In 2010, a big studio was ready to finance Tumbbad on two conditions – that the father and son survive in the end and it's a definitively happy ending, and that I cut the scene in which the son gives his father's mistress a gold coin. If I changed these, the whole film would change. I couldn't write a heroic escape for Vinayak in which he leaves the gold behind. His entire life's focus has been the gold and even after he sacrifices himself for his son and gets out, he's still proud of the fact that he's grabbed Hastar's loincloth with the gold coins. It's his son Pandurang who breaks the cycle. Now I'm working on two other films and in my contracts I've made it very clear that I won't change my endings. The last 10 minutes of the film define everything that come before it. I won't compromise.

I wanted to avoid a melodramatic ending. The last shot is of emptiness, of desperation. Pandurang breaks the cycle but it's too late. He has his whole life ahead of him but it's empty. We don't know what he'll do next.  When Pandurang exits in the last shot, we stay back. We don't go out with him. He's the only surviving character and he's left us there. We faced the same problem shooting this scene as we did with any of our exterior shots – the daylight. We finished the scene and the light went. Everything from Pandurang leaving the well to walking out of the mansion was shot over two days between 5.30 pm and 6.30 pm. That was the only time we had.

Pandurang exits through the same door his grandmother entered in the film's first shot. "That symmetry was clear," says Barve.
Pandurang exits through the same door his grandmother entered in the film's first shot. "That symmetry was clear," says Barve.

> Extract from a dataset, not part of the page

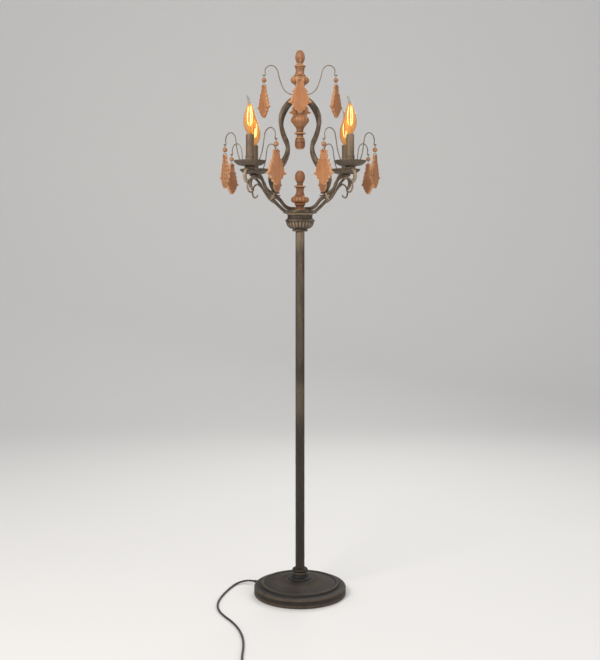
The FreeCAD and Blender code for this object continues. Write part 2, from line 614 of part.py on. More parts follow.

One of the main problems I had with Tumbbad was people saying, 'This is neither horror nor thriller nor mystery. It's a mix of everything.' I always considered Tumbbad to be a mystery with elements of horror. In the end, it's a human drama. I hate horror films in which people are scared by supernatural elements. Here it's Vinayak frightening Hastar, not the other way around. The villain of Tumbbad isn't Hastar, it's Vinayak. It was very difficult to convince people of that. I think Sohum struggles with this idea even now."